▽

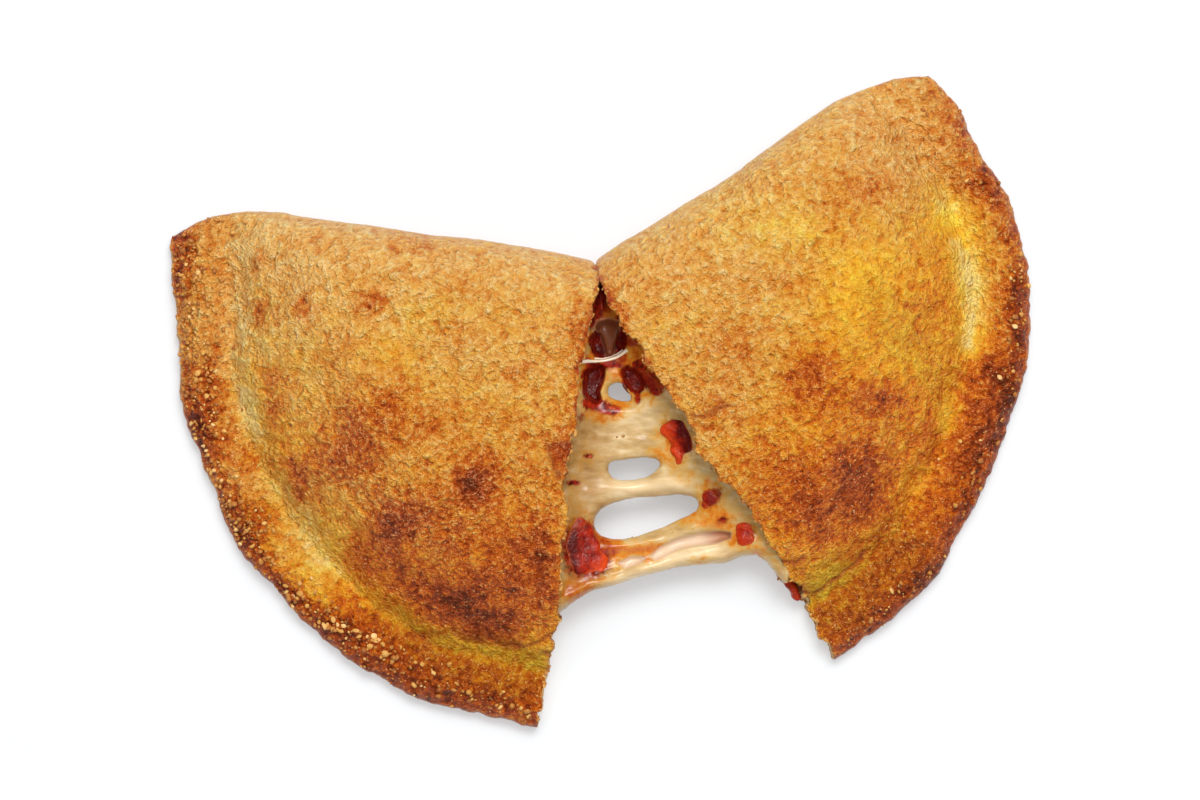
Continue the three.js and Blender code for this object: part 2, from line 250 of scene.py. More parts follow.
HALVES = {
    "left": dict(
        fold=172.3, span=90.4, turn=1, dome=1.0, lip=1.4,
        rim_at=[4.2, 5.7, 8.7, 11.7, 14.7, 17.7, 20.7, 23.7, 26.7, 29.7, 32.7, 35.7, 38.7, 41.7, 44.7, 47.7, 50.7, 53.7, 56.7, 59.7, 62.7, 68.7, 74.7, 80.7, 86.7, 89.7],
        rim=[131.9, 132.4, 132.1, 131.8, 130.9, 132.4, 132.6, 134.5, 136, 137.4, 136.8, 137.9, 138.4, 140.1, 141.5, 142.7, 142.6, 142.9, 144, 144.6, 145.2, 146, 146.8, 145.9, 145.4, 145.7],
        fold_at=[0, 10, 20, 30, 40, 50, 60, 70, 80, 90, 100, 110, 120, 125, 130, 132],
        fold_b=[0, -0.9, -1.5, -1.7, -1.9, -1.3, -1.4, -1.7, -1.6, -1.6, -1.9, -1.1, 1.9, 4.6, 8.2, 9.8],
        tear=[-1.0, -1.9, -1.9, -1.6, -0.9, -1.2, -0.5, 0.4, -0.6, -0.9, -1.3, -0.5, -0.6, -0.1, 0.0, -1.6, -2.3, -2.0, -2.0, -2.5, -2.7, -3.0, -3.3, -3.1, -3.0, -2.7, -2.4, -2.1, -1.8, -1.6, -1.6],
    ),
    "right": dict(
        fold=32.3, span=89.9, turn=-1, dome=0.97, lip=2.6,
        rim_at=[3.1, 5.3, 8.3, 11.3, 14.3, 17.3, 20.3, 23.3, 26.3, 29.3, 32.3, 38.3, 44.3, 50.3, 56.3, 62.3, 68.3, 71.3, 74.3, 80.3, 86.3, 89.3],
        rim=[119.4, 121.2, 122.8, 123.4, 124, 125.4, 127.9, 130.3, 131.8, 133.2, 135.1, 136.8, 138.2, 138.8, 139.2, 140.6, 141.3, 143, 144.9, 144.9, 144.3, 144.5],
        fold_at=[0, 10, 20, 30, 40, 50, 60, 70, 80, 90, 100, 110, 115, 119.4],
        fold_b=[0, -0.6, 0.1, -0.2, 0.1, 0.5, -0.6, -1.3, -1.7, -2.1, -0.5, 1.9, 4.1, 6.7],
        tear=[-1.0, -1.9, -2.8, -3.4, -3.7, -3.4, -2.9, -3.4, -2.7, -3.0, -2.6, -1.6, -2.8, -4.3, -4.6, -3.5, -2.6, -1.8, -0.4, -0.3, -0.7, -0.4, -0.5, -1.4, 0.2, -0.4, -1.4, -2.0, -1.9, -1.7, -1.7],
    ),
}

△

**Requirement:** Write down every line of the data exactly as it appears above.

**Solution for this task:**
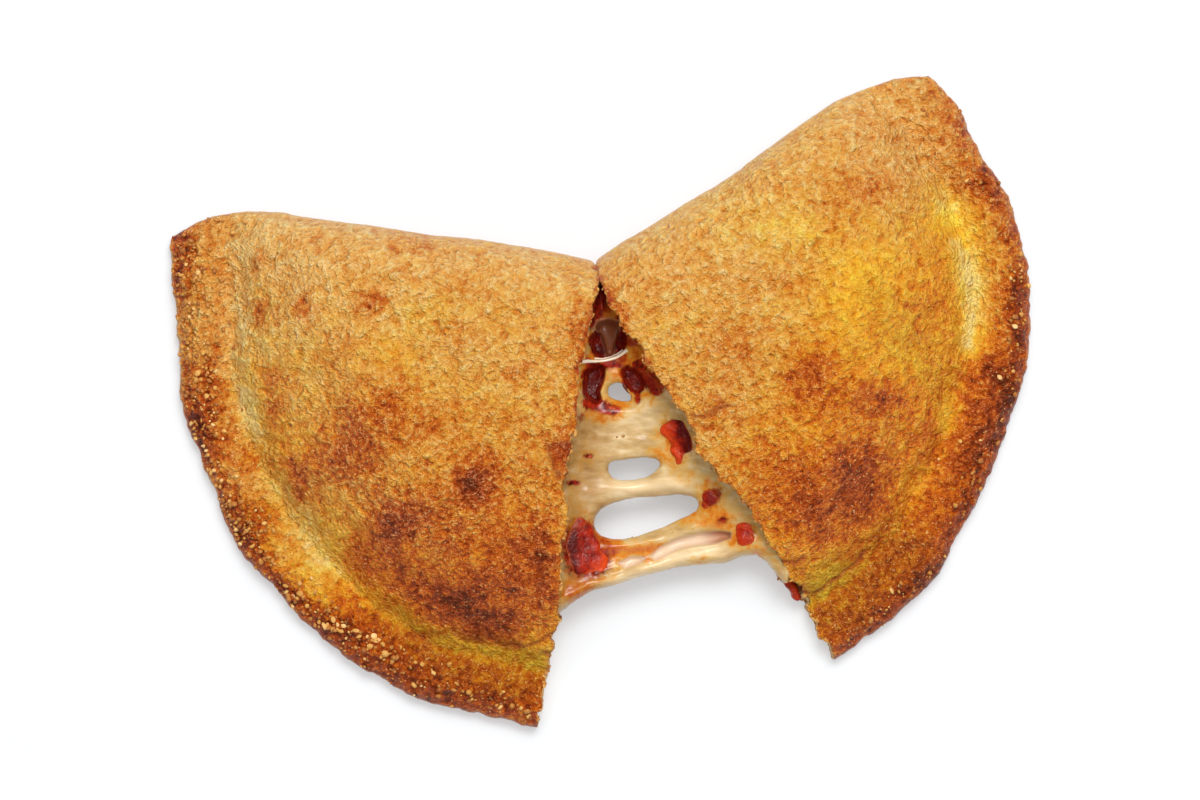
Continue the three.js and Blender code for this object: part 2, from line 250 of scene.py. More parts follow.
HALVES = {
    "left": dict(
        fold=172.3, span=90.4, turn=1, dome=1.0, lip=1.4,
        rim_at=[4.2, 5.7, 8.7, 11.7, 14.7, 17.7, 20.7, 23.7, 26.7, 29.7, 32.7, 35.7, 38.7, 41.7, 44.7, 47.7, 50.7, 53.7, 56.7, 59.7, 62.7, 68.7, 74.7, 80.7, 86.7, 89.7],
        rim=[131.9, 132.4, 132.1, 131.8, 130.9, 132.4, 132.6, 134.5, 136, 137.4, 136.8, 137.9, 138.4, 140.1, 141.5, 142.7, 142.6, 142.9, 144, 144.6, 145.2, 146, 146.8, 145.9, 145.4, 145.7],
        fold_at=[0, 10, 20, 30, 40, 50, 60, 70, 80, 90, 100, 110, 120, 125, 130, 132],
        fold_b=[0, -0.9, -1.5, -1.7, -1.9, -1.3, -1.4, -1.7, -1.6, -1.6, -1.9, -1.1, 1.9, 4.6, 8.2, 9.8],
        tear=[-1.0, -1.9, -1.9, -1.6, -0.9, -1.2, -0.5, 0.4, -0.6, -0.9, -1.3, -0.5, -0.6, -0.1, 0.0, -1.6, -2.3, -2.0, -2.0, -2.5, -2.7, -3.0, -3.3, -3.1, -3.0, -2.7, -2.4, -2.1, -1.8, -1.6, -1.6],
    ),
    "right": dict(
        fold=32.3, span=89.9, turn=-1, dome=0.97, lip=2.6,
        rim_at=[3.1, 5.3, 8.3, 11.3, 14.3, 17.3, 20.3, 23.3, 26.3, 29.3, 32.3, 38.3, 44.3, 50.3, 56.3, 62.3, 68.3, 71.3, 74.3, 80.3, 86.3, 89.3],
        rim=[119.4, 121.2, 122.8, 123.4, 124, 125.4, 127.9, 130.3, 131.8, 133.2, 135.1, 136.8, 138.2, 138.8, 139.2, 140.6, 141.3, 143, 144.9, 144.9, 144.3, 144.5],
        fold_at=[0, 10, 20, 30, 40, 50, 60, 70, 80, 90, 100, 110, 115, 119.4],
        fold_b=[0, -0.6, 0.1, -0.2, 0.1, 0.5, -0.6, -1.3, -1.7, -2.1, -0.5, 1.9, 4.1, 6.7],
        tear=[-1.0, -1.9, -2.8, -3.4, -3.7, -3.4, -2.9, -3.4, -2.7, -3.0, -2.6, -1.6, -2.8, -4.3, -4.6, -3.5, -2.6, -1.8, -0.4, -0.3, -0.7, -0.4, -0.5, -1.4, 0.2, -0.4, -1.4, -2.0, -1.9, -1.7, -1.7],
    ),
}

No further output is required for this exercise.